## start Collected material
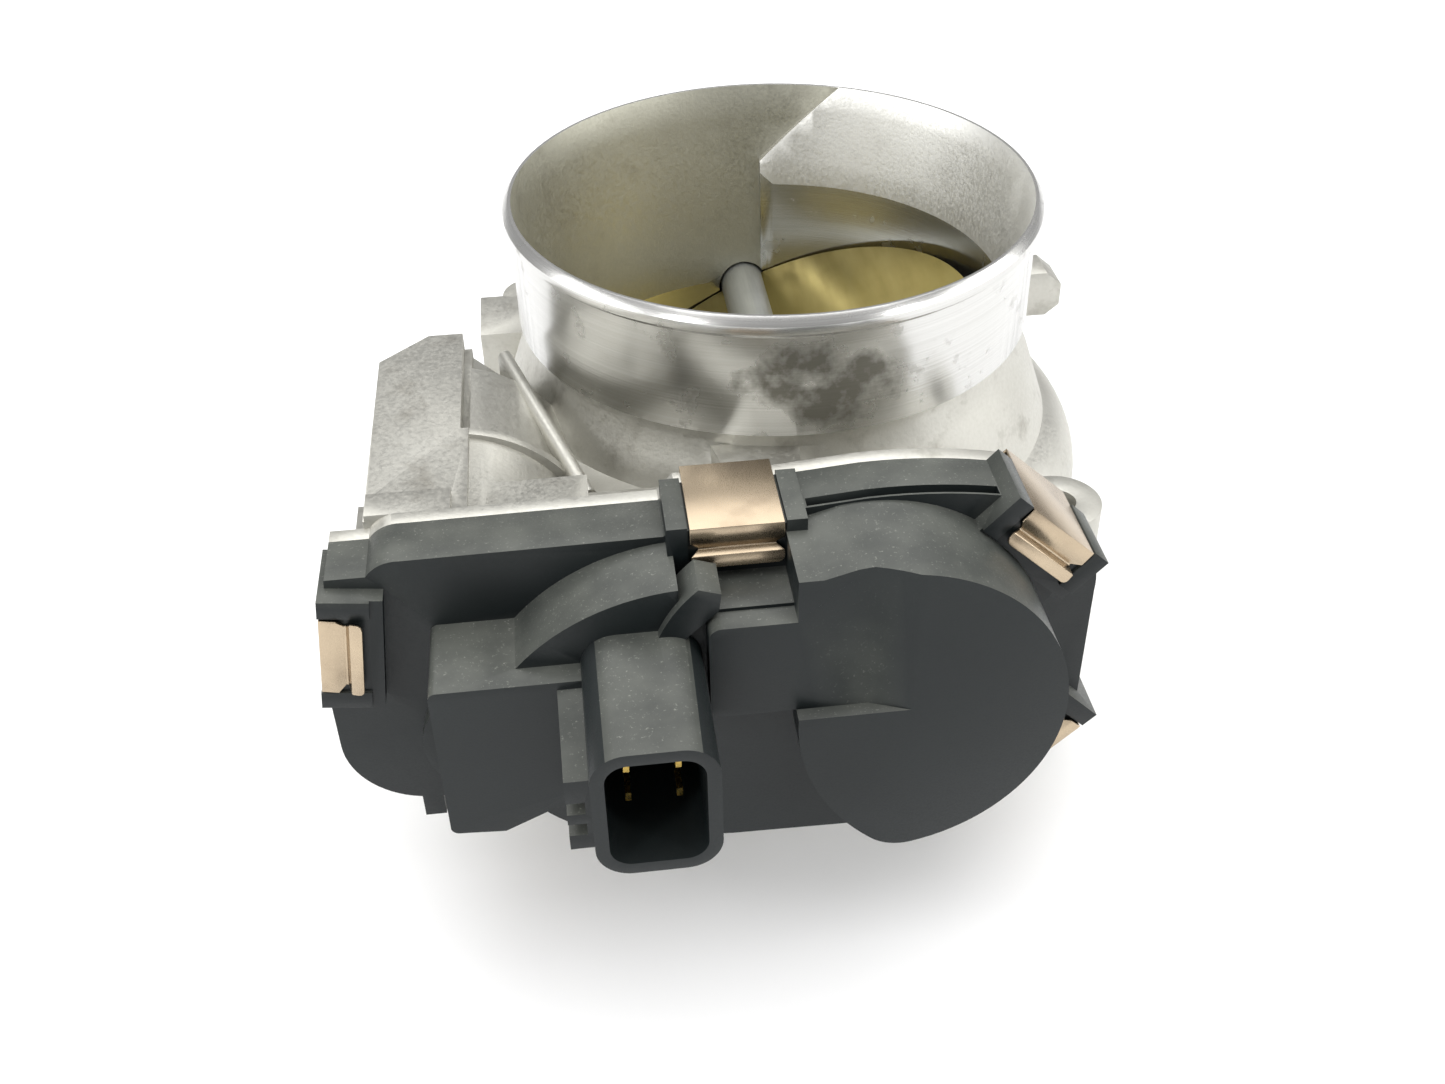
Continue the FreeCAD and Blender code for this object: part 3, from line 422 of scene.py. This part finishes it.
def clipSeats():
    # for each CAD clip: how far it is turned about Y, and where its seat is in that turned view
    seats = []
    shell = bmesh.new()
    shell.from_mesh(frame["nodes"]["cover_clips"].data)
    bmesh.ops.remove_doubles(shell, verts=shell.verts, dist=mm(edgeLook["mergeMm"]))
    left = set(shell.verts)
    caseX = (cadBounds[0].x + cadBounds[1].x) / 2.0
    caseZ = mm(55.0)
    while left:
        start = min(left, key=lambda v: tuple(round(c, 5) for c in v.co))
        group, queue = {start}, [start]
        while queue:
            for edge in queue.pop().link_edges:
                for vertex in edge.verts:
                    if vertex not in group:
                        group.add(vertex)
                        queue.append(vertex)
        left -= group
        spots = [(v.co.x, v.co.z) for v in group]
        awayX = (max(x for x, z in spots) + min(x for x, z in spots)) / 2.0 - caseX
        awayZ = (max(z for x, z in spots) + min(z for x, z in spots)) / 2.0 - caseZ
        best = None
        for quarterDegrees in range(360 * 4):
            turn = math.radians(quarterDegrees / 4.0)
            if awayZ * math.cos(turn) - awayX * math.sin(turn) <= 0:
                continue
            across = [x * math.cos(turn) + z * math.sin(turn) for x, z in spots]
            rise = [z * math.cos(turn) - x * math.sin(turn) for x, z in spots]
            height = max(rise) - min(rise)
            if best is None or height < best[0]:
                best = (height, turn, (max(across) + min(across)) / 2.0, max(rise) - mm(clipShape["topMm"]))
        seats.append(best[1:])
    shell.free()
    return seats


def selectVertices(strip, chosen):
    mesh = bmesh.from_edit_mesh(strip.data)
    bpy.ops.mesh.select_all(action="DESELECT")
    for vertex in mesh.verts:
        vertex.select = chosen(vertex)
    mesh.select_flush(True)


def bentStrip():
    rows = clipShape["rows"]
    y, z, half = rows[0]
    deselect()
    bpy.ops.mesh.primitive_plane_add(size=1.0)
    strip = bpy.context.object
    bpy.ops.object.mode_set(mode="EDIT")
    bpy.ops.mesh.delete(type="ONLY_FACE")
    selectVertices(strip, lambda vertex: vertex.co.y > 0)
    bpy.ops.mesh.delete(type="VERT")
    bpy.ops.mesh.select_all(action="SELECT")
    bpy.ops.transform.resize(value=(2.0 * mm(half), 1.0, 1.0), center_override=(0.0, 0.0, 0.0))
    bpy.ops.transform.translate(value=(0.0, 0.5 + mm(y), mm(z)))
    for nextY, nextZ, nextHalf in rows[1:]:
        step = (0.0, mm(nextY - y), mm(nextZ - z))
        bpy.ops.mesh.extrude_region_move(TRANSFORM_OT_translate={"value": step})
        bpy.ops.transform.resize(value=(nextHalf / half, 1.0, 1.0), center_override=(0.0, 0.0, 0.0))
        y, z, half = nextY, nextZ, nextHalf
    # round the folds, then the two lower corners of the lip
    mesh = bmesh.from_edit_mesh(strip.data)
    for edge in mesh.edges:
        foldLine = abs(edge.verts[0].co.x - edge.verts[1].co.x) > mm(5.0)
        edge.select = foldLine and len(edge.link_faces) == 2
    bpy.ops.mesh.bevel(offset=mm(clipShape["foldMm"]), segments=4, affect="EDGES", clamp_overlap=True)
    selectVertices(strip, lambda vertex: vertex.co.z < mm(-5.9))
    bpy.ops.mesh.bevel(offset=mm(clipShape["cornerMm"]), segments=3, affect="VERTICES")
    bpy.ops.mesh.select_all(action="SELECT")
    bpy.ops.mesh.normals_make_consistent(inside=False)
    bpy.ops.object.mode_set(mode="OBJECT")
    thick = strip.modifiers.new("sheetThickness", "SOLIDIFY")
    thick.thickness = mm(clipShape["thickMm"])
    thick.offset = 0.0
    bpy.ops.object.modifier_apply(modifier="sheetThickness")
    edges = strip.modifiers.new("brokenEdges", "BEVEL")
    edges.width = mm(clipShape["brokenEdgeMm"])
    edges.segments = 2
    edges.limit_method = "ANGLE"
    edges.angle_limit = math.radians(50.0)
    bpy.ops.object.modifier_apply(modifier="brokenEdges")
    bpy.ops.object.shade_smooth_by_angle(angle=math.radians(40.0))
    return strip


firstClip = bentStrip()
clips = [firstClip]
seats = clipSeats()
for seat in seats[1:]:
    twin = firstClip.copy()
    twin.data = firstClip.data.copy()
    bpy.context.scene.collection.objects.link(twin)
    clips.append(twin)
for number, (clip, (turn, across, rise)) in enumerate(zip(clips, seats), start=1):
    clip.name = clip.data.name = "coverClip" + str(number)
    clip.data.transform(Matrix.Rotation(-turn, 4, "Y") @ Matrix.Translation((across, 0.0, rise)))
    clip.data.materials.append(looks["clip_steel"])
    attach(clip, "housing")
    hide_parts("cover_clips")
print("clips made", len(clips))

studioLook = {"floorSize": 40.0, "floorLight": "#F4F4F4", "floorDark": "#EEEEEE", "roomStrength": 0.45}

bpy.ops.mesh.primitive_plane_add(size=studioLook["floorSize"], location=(0.0, 0.0, cadBounds[0].z))
floor = bpy.context.object
floor.name = "studioFloor"
floorMaterial, floorTree, floorShader = newMaterial("paleStudioPaper", 0.9)
floorGrain = addNode(floorTree, "ShaderNodeTexNoise", {"Scale": 3.0, "Detail": 2.0})
paper = mixColours(floorTree, floorGrain.outputs["Fac"], colour(studioLook["floorLight"]),
                   colour(studioLook["floorDark"]))
floorTree.links.new(paper, floorShader.inputs["Base Color"])
floor.data.materials.append(floorMaterial)

world = bpy.data.worlds.new("studioRoom")
bpy.context.scene.world = world
world.use_nodes = True
room = world.node_tree.nodes["Background"]
room.inputs["Color"].default_value = (1.0, 1.0, 1.0, 1.0)
room.inputs["Strength"].default_value = studioLook["roomStrength"]


# each lamp: place, width, height and power; the two small ones give the collar its bright bands
lamps = {
    "overheadLight": ((0.0, 0.1, 1.0), 1.5, 1.5, 16.0),
    "leftWall": ((-0.9, -0.1, 0.35), 0.6, 0.5, 3.5),
    "rightWall": ((0.9, -0.1, 0.35), 0.6, 0.5, 3.0),
    "leftLamp": ((-0.5, -0.5, 0.4), 0.1, 0.3, 1.2),
    "rightLamp": ((0.55, -0.5, 0.4), 0.1, 0.3, 1.2),
}
lampAim = Vector((0.0, -0.03, 0.05))
for name, (spot, width, height, power) in lamps.items():
    bpy.ops.object.light_add(type="AREA", location=spot)
    light = bpy.context.object
    light.name = name
    light.data.shape = "RECTANGLE"
    light.data.size = width
    light.data.size_y = height
    light.data.energy = power
    light.rotation_euler = (lampAim - Vector(spot)).to_track_quat("-Z", "Y").to_euler()
print("floor and lamps placed", len(lamps))

cameraLook = {"yaw": 6.0, "elevation": 37.99, "roll": -1.32, "lens": 38.616,
              "spot": (-0.0393, -0.2699, 0.2273)}
bpy.ops.object.camera_add(location=cameraLook["spot"])
camera = bpy.context.object
camera.name = "studioCamera"
turn = Matrix.Rotation(math.radians(-cameraLook["yaw"]), 3, "Z")
tilt = Matrix.Rotation(math.radians(90.0 - cameraLook["elevation"]), 3, "X")
roll = Matrix.Rotation(math.radians(cameraLook["roll"]), 3, "Z")
camera.rotation_euler = (turn @ tilt @ roll).to_euler()
camera.data.sensor_width = 36.0
camera.data.lens = cameraLook["lens"]
camera.data.clip_start = 0.01
bpy.context.scene.camera = camera
bpy.context.scene.view_settings.view_transform = "Standard"
print("camera placed")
## end Collected material
> _What the task requires_: Write the material out again word for word.

> _Task output_:
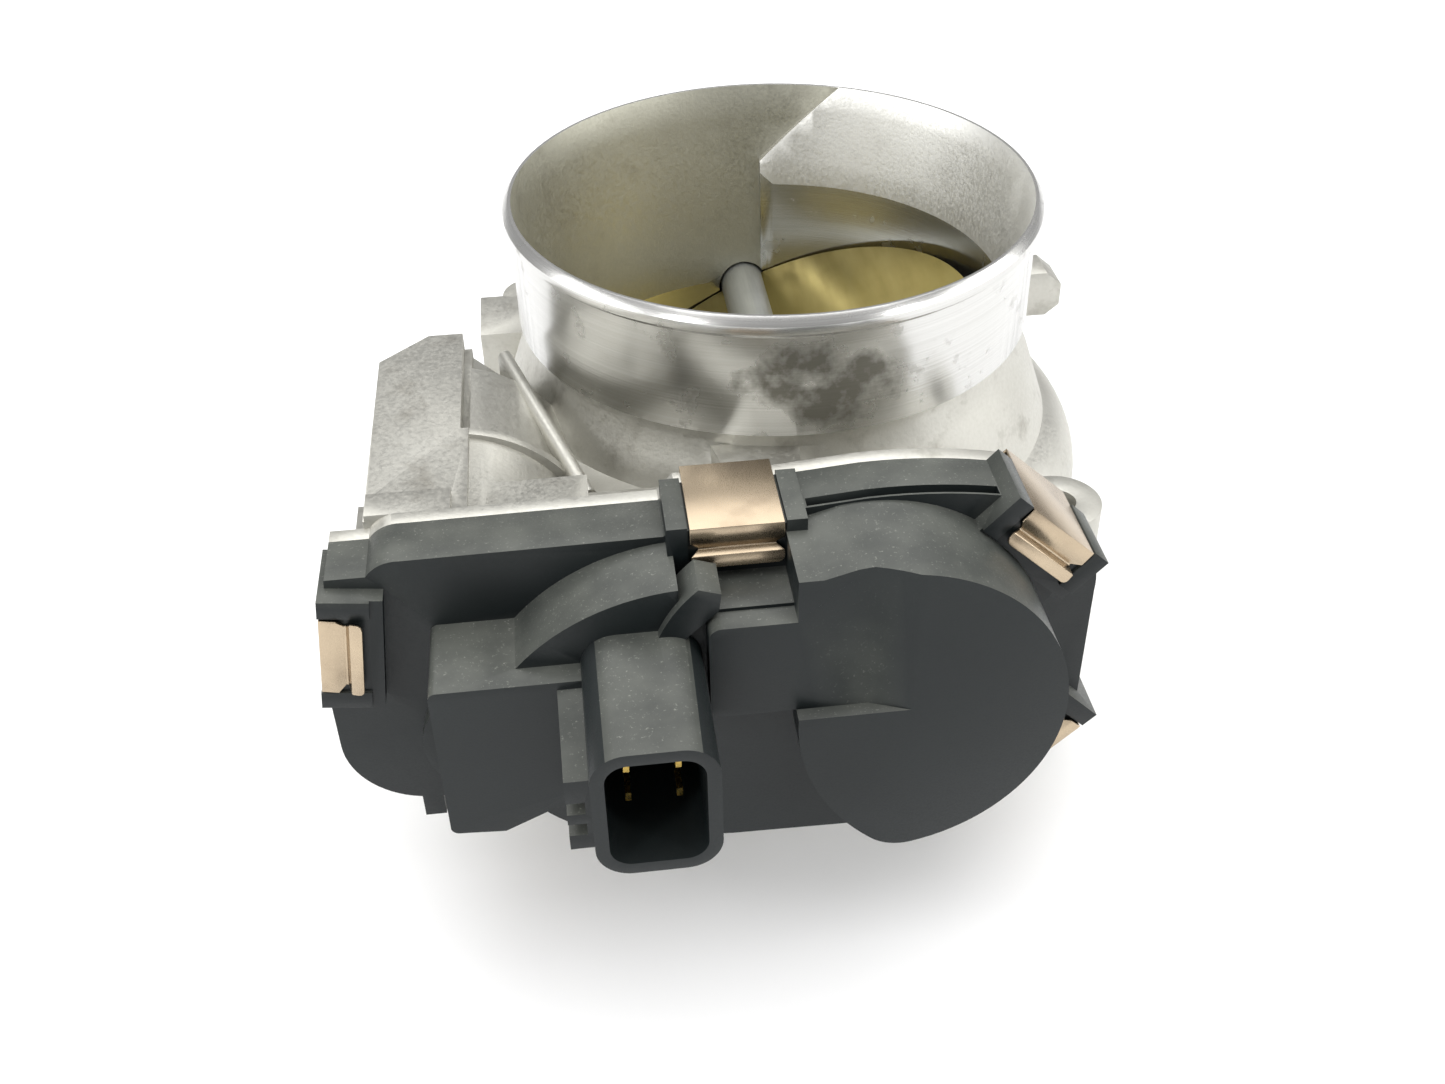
Continue the FreeCAD and Blender code for this object: part 3, from line 422 of scene.py. This part finishes it.
def clipSeats():
    # for each CAD clip: how far it is turned about Y, and where its seat is in that turned view
    seats = []
    shell = bmesh.new()
    shell.from_mesh(frame["nodes"]["cover_clips"].data)
    bmesh.ops.remove_doubles(shell, verts=shell.verts, dist=mm(edgeLook["mergeMm"]))
    left = set(shell.verts)
    caseX = (cadBounds[0].x + cadBounds[1].x) / 2.0
    caseZ = mm(55.0)
    while left:
        start = min(left, key=lambda v: tuple(round(c, 5) for c in v.co))
        group, queue = {start}, [start]
        while queue:
            for edge in queue.pop().link_edges:
                for vertex in edge.verts:
                    if vertex not in group:
                        group.add(vertex)
                        queue.append(vertex)
        left -= group
        spots = [(v.co.x, v.co.z) for v in group]
        awayX = (max(x for x, z in spots) + min(x for x, z in spots)) / 2.0 - caseX
        awayZ = (max(z for x, z in spots) + min(z for x, z in spots)) / 2.0 - caseZ
        best = None
        for quarterDegrees in range(360 * 4):
            turn = math.radians(quarterDegrees / 4.0)
            if awayZ * math.cos(turn) - awayX * math.sin(turn) <= 0:
                continue
            across = [x * math.cos(turn) + z * math.sin(turn) for x, z in spots]
            rise = [z * math.cos(turn) - x * math.sin(turn) for x, z in spots]
            height = max(rise) - min(rise)
            if best is None or height < best[0]:
                best = (height, turn, (max(across) + min(across)) / 2.0, max(rise) - mm(clipShape["topMm"]))
        seats.append(best[1:])
    shell.free()
    return seats


def selectVertices(strip, chosen):
    mesh = bmesh.from_edit_mesh(strip.data)
    bpy.ops.mesh.select_all(action="DESELECT")
    for vertex in mesh.verts:
        vertex.select = chosen(vertex)
    mesh.select_flush(True)


def bentStrip():
    rows = clipShape["rows"]
    y, z, half = rows[0]
    deselect()
    bpy.ops.mesh.primitive_plane_add(size=1.0)
    strip = bpy.context.object
    bpy.ops.object.mode_set(mode="EDIT")
    bpy.ops.mesh.delete(type="ONLY_FACE")
    selectVertices(strip, lambda vertex: vertex.co.y > 0)
    bpy.ops.mesh.delete(type="VERT")
    bpy.ops.mesh.select_all(action="SELECT")
    bpy.ops.transform.resize(value=(2.0 * mm(half), 1.0, 1.0), center_override=(0.0, 0.0, 0.0))
    bpy.ops.transform.translate(value=(0.0, 0.5 + mm(y), mm(z)))
    for nextY, nextZ, nextHalf in rows[1:]:
        step = (0.0, mm(nextY - y), mm(nextZ - z))
        bpy.ops.mesh.extrude_region_move(TRANSFORM_OT_translate={"value": step})
        bpy.ops.transform.resize(value=(nextHalf / half, 1.0, 1.0), center_override=(0.0, 0.0, 0.0))
        y, z, half = nextY, nextZ, nextHalf
    # round the folds, then the two lower corners of the lip
    mesh = bmesh.from_edit_mesh(strip.data)
    for edge in mesh.edges:
        foldLine = abs(edge.verts[0].co.x - edge.verts[1].co.x) > mm(5.0)
        edge.select = foldLine and len(edge.link_faces) == 2
    bpy.ops.mesh.bevel(offset=mm(clipShape["foldMm"]), segments=4, affect="EDGES", clamp_overlap=True)
    selectVertices(strip, lambda vertex: vertex.co.z < mm(-5.9))
    bpy.ops.mesh.bevel(offset=mm(clipShape["cornerMm"]), segments=3, affect="VERTICES")
    bpy.ops.mesh.select_all(action="SELECT")
    bpy.ops.mesh.normals_make_consistent(inside=False)
    bpy.ops.object.mode_set(mode="OBJECT")
    thick = strip.modifiers.new("sheetThickness", "SOLIDIFY")
    thick.thickness = mm(clipShape["thickMm"])
    thick.offset = 0.0
    bpy.ops.object.modifier_apply(modifier="sheetThickness")
    edges = strip.modifiers.new("brokenEdges", "BEVEL")
    edges.width = mm(clipShape["brokenEdgeMm"])
    edges.segments = 2
    edges.limit_method = "ANGLE"
    edges.angle_limit = math.radians(50.0)
    bpy.ops.object.modifier_apply(modifier="brokenEdges")
    bpy.ops.object.shade_smooth_by_angle(angle=math.radians(40.0))
    return strip


firstClip = bentStrip()
clips = [firstClip]
seats = clipSeats()
for seat in seats[1:]:
    twin = firstClip.copy()
    twin.data = firstClip.data.copy()
    bpy.context.scene.collection.objects.link(twin)
    clips.append(twin)
for number, (clip, (turn, across, rise)) in enumerate(zip(clips, seats), start=1):
    clip.name = clip.data.name = "coverClip" + str(number)
    clip.data.transform(Matrix.Rotation(-turn, 4, "Y") @ Matrix.Translation((across, 0.0, rise)))
    clip.data.materials.append(looks["clip_steel"])
    attach(clip, "housing")
    hide_parts("cover_clips")
print("clips made", len(clips))

studioLook = {"floorSize": 40.0, "floorLight": "#F4F4F4", "floorDark": "#EEEEEE", "roomStrength": 0.45}

bpy.ops.mesh.primitive_plane_add(size=studioLook["floorSize"], location=(0.0, 0.0, cadBounds[0].z))
floor = bpy.context.object
floor.name = "studioFloor"
floorMaterial, floorTree, floorShader = newMaterial("paleStudioPaper", 0.9)
floorGrain = addNode(floorTree, "ShaderNodeTexNoise", {"Scale": 3.0, "Detail": 2.0})
paper = mixColours(floorTree, floorGrain.outputs["Fac"], colour(studioLook["floorLight"]),
                   colour(studioLook["floorDark"]))
floorTree.links.new(paper, floorShader.inputs["Base Color"])
floor.data.materials.append(floorMaterial)

world = bpy.data.worlds.new("studioRoom")
bpy.context.scene.world = world
world.use_nodes = True
room = world.node_tree.nodes["Background"]
room.inputs["Color"].default_value = (1.0, 1.0, 1.0, 1.0)
room.inputs["Strength"].default_value = studioLook["roomStrength"]


# each lamp: place, width, height and power; the two small ones give the collar its bright bands
lamps = {
    "overheadLight": ((0.0, 0.1, 1.0), 1.5, 1.5, 16.0),
    "leftWall": ((-0.9, -0.1, 0.35), 0.6, 0.5, 3.5),
    "rightWall": ((0.9, -0.1, 0.35), 0.6, 0.5, 3.0),
    "leftLamp": ((-0.5, -0.5, 0.4), 0.1, 0.3, 1.2),
    "rightLamp": ((0.55, -0.5, 0.4), 0.1, 0.3, 1.2),
}
lampAim = Vector((0.0, -0.03, 0.05))
for name, (spot, width, height, power) in lamps.items():
    bpy.ops.object.light_add(type="AREA", location=spot)
    light = bpy.context.object
    light.name = name
    light.data.shape = "RECTANGLE"
    light.data.size = width
    light.data.size_y = height
    light.data.energy = power
    light.rotation_euler = (lampAim - Vector(spot)).to_track_quat("-Z", "Y").to_euler()
print("floor and lamps placed", len(lamps))

cameraLook = {"yaw": 6.0, "elevation": 37.99, "roll": -1.32, "lens": 38.616,
              "spot": (-0.0393, -0.2699, 0.2273)}
bpy.ops.object.camera_add(location=cameraLook["spot"])
camera = bpy.context.object
camera.name = "studioCamera"
turn = Matrix.Rotation(math.radians(-cameraLook["yaw"]), 3, "Z")
tilt = Matrix.Rotation(math.radians(90.0 - cameraLook["elevation"]), 3, "X")
roll = Matrix.Rotation(math.radians(cameraLook["roll"]), 3, "Z")
camera.rotation_euler = (turn @ tilt @ roll).to_euler()
camera.data.sensor_width = 36.0
camera.data.lens = cameraLook["lens"]
camera.data.clip_start = 0.01
bpy.context.scene.camera = camera
bpy.context.scene.view_settings.view_transform = "Standard"
print("camera placed")